(Raw records)
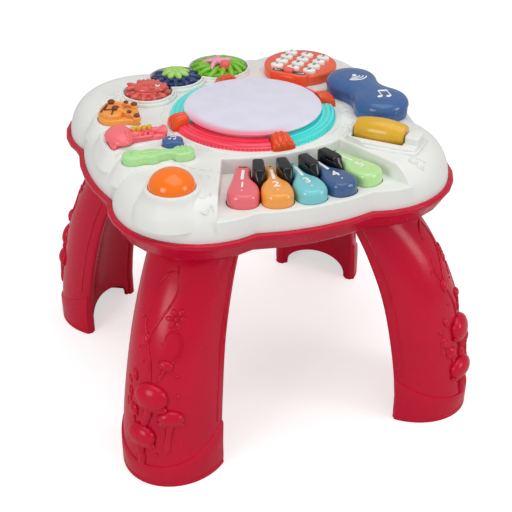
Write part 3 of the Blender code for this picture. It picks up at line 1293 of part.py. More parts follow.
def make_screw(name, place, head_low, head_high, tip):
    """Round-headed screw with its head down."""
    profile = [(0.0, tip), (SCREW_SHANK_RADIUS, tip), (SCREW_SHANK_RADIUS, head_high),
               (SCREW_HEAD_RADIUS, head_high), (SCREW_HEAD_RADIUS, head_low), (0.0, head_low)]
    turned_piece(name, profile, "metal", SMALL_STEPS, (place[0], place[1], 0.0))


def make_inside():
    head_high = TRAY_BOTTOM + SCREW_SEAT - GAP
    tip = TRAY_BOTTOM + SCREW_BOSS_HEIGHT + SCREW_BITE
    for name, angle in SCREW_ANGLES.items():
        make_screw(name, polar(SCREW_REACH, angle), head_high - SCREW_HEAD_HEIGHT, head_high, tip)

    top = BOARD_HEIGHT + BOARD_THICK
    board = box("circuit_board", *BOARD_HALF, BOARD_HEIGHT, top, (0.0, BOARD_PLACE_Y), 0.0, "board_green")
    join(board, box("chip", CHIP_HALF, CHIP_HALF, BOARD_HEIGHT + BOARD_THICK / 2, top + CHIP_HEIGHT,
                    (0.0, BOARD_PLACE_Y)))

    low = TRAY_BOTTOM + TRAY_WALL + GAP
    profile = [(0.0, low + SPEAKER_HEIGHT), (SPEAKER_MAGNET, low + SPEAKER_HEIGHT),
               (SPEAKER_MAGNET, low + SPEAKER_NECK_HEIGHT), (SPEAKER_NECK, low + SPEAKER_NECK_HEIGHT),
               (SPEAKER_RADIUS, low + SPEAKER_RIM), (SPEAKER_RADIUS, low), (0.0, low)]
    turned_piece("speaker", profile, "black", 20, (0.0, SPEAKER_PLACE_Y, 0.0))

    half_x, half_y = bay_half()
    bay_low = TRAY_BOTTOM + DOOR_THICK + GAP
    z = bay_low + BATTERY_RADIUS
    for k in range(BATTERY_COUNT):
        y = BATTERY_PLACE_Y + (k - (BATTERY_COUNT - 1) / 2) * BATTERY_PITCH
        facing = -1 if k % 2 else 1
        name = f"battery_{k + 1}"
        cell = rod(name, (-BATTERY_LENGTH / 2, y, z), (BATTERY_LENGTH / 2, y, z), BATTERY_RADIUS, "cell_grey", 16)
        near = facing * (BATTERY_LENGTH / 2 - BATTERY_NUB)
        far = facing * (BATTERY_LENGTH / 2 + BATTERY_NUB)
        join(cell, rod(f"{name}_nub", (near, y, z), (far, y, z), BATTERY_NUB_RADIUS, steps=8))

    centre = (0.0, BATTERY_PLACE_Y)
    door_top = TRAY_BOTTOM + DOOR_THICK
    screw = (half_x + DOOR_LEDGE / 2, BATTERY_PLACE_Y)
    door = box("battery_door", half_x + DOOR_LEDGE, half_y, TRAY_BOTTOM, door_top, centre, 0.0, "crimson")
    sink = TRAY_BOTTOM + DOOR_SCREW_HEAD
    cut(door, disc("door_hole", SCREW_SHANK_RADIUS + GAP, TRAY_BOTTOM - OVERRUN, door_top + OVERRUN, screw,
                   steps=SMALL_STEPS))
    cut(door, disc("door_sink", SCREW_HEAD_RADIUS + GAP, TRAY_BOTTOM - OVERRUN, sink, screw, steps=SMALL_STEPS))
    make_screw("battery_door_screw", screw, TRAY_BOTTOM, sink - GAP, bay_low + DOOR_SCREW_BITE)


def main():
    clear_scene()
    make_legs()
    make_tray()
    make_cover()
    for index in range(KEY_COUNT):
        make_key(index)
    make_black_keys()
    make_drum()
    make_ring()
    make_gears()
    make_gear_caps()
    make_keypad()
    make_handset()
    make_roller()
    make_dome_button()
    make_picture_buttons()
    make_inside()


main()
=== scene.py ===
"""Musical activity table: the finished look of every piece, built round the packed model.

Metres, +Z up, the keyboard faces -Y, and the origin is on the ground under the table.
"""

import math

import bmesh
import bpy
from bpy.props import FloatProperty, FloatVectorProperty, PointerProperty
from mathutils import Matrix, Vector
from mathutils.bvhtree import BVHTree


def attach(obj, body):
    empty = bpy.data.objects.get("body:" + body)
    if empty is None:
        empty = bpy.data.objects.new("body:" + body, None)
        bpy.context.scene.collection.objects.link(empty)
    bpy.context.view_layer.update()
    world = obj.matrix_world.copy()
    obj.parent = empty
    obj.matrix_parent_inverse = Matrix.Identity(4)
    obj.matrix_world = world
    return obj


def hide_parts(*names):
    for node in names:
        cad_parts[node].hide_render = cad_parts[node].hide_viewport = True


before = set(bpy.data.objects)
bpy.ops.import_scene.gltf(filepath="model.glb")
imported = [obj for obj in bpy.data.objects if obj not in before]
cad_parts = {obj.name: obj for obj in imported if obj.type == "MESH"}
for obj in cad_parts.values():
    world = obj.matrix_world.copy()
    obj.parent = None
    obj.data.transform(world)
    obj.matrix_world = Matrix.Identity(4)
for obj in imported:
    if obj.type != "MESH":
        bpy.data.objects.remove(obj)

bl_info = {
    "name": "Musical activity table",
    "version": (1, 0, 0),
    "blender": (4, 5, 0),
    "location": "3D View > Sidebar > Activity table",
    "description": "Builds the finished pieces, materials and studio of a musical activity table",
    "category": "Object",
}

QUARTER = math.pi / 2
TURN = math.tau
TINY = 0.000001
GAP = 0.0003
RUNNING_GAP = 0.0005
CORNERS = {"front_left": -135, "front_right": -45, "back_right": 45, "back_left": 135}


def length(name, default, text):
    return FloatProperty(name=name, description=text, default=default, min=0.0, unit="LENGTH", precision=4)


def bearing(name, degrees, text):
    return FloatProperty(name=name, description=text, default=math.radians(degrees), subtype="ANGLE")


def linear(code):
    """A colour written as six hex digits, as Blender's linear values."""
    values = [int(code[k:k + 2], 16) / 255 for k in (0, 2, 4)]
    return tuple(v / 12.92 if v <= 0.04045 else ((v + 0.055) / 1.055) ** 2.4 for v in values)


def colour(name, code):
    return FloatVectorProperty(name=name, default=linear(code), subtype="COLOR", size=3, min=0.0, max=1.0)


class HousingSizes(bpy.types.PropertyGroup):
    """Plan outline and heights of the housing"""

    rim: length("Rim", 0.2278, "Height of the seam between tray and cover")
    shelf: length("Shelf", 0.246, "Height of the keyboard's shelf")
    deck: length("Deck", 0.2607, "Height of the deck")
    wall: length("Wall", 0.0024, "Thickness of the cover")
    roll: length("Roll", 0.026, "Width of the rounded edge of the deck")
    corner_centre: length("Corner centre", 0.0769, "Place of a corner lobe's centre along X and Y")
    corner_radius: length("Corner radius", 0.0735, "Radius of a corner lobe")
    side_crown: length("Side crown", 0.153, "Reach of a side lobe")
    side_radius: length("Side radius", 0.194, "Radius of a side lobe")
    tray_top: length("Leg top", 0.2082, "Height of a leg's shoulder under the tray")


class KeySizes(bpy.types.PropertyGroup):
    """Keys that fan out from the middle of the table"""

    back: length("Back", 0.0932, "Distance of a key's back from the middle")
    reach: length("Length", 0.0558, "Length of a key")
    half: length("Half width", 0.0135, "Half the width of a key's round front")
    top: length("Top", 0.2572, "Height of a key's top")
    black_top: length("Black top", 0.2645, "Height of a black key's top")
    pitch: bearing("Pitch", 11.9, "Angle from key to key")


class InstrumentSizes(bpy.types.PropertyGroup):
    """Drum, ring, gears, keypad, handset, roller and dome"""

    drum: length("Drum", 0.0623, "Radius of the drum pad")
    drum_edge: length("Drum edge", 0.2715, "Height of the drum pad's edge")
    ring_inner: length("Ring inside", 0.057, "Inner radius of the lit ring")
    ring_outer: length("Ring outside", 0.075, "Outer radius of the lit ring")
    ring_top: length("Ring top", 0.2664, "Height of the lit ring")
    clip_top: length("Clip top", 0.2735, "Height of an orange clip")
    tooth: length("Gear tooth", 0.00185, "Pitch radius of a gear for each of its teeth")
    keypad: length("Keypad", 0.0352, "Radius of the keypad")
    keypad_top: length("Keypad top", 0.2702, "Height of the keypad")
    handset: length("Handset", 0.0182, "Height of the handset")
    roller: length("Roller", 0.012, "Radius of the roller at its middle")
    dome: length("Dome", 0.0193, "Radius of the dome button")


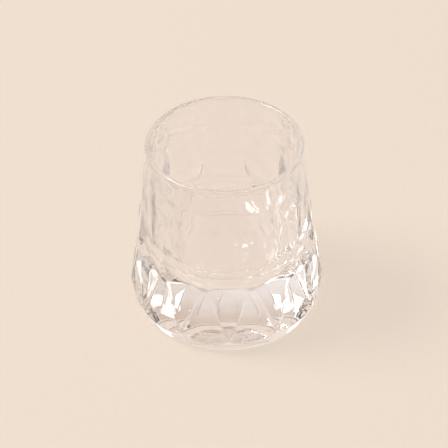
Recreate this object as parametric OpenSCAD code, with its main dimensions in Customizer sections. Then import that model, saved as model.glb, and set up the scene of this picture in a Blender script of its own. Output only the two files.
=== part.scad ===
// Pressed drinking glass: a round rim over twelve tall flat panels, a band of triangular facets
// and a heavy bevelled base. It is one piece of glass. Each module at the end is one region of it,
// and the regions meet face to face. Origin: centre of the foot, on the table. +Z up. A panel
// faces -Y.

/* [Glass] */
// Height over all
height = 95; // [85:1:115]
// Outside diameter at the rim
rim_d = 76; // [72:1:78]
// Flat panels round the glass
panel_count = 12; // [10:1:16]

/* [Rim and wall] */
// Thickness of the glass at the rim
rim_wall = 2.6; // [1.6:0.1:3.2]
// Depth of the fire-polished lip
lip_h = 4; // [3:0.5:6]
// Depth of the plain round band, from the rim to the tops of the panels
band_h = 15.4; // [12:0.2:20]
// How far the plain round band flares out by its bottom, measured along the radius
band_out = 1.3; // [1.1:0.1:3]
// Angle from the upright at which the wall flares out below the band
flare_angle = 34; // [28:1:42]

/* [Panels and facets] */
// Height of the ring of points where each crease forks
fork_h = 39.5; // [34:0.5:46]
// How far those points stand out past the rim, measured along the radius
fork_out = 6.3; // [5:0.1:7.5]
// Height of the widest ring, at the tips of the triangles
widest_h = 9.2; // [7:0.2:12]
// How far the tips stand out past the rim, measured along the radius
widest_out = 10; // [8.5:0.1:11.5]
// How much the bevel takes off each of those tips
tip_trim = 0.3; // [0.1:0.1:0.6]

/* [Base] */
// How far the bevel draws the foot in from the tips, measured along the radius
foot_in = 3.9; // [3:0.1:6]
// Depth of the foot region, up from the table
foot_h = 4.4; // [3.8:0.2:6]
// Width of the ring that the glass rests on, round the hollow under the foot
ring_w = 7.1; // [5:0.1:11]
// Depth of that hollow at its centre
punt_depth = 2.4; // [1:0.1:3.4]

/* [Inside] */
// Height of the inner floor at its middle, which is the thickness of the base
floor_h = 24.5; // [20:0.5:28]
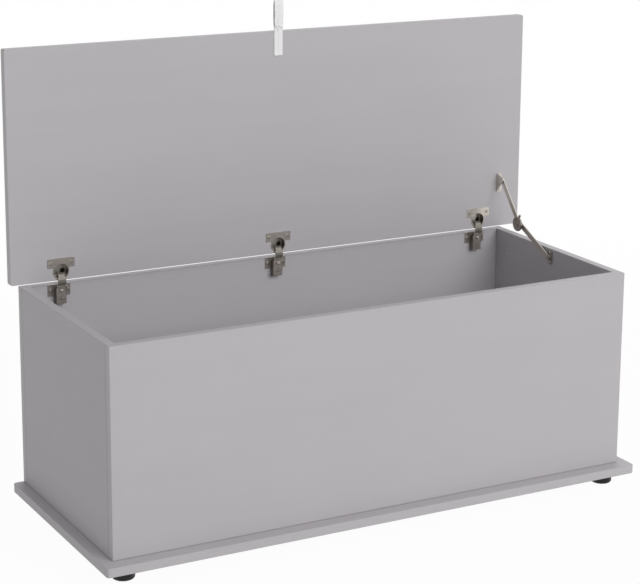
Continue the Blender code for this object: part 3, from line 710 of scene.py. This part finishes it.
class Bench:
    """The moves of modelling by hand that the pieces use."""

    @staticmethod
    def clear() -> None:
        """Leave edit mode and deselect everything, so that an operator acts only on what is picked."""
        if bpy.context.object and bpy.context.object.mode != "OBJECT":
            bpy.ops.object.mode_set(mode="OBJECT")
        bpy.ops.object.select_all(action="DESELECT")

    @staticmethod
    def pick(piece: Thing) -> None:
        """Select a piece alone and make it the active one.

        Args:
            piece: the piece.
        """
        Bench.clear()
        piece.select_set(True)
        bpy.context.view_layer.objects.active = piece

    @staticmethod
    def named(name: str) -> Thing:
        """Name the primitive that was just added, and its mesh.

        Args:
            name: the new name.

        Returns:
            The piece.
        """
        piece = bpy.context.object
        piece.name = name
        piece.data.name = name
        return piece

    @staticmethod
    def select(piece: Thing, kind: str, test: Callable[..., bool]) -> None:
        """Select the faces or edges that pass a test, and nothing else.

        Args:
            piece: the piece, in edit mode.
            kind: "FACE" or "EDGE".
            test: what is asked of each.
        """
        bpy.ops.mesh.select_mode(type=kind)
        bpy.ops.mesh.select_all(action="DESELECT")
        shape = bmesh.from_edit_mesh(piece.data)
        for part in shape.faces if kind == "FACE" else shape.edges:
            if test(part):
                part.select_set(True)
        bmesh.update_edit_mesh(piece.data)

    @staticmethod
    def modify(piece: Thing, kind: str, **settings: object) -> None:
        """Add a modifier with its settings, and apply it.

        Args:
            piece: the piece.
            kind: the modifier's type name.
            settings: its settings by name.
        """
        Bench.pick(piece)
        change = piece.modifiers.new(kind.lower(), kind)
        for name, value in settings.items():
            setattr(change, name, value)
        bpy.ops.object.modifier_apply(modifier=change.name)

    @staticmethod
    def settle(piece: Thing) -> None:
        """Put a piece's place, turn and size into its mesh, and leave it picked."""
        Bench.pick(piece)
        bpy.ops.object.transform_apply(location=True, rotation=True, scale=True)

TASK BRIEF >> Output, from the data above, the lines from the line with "before = set(bpy.data.objects)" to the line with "bpy.data.objects.remove(obj)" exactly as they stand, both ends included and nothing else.

FINAL RESULT >>
before = set(bpy.data.objects)
bpy.ops.import_scene.gltf(filepath="model.glb")
imported = [obj for obj in bpy.data.objects if obj not in before]
cad_parts = {obj.name: obj for obj in imported if obj.type == "MESH"}
for obj in cad_parts.values():
    world = obj.matrix_world.copy()
    obj.parent = None
    obj.data.transform(world)
    obj.matrix_world = Matrix.Identity(4)
for obj in imported:
    if obj.type != "MESH":
        bpy.data.objects.remove(obj)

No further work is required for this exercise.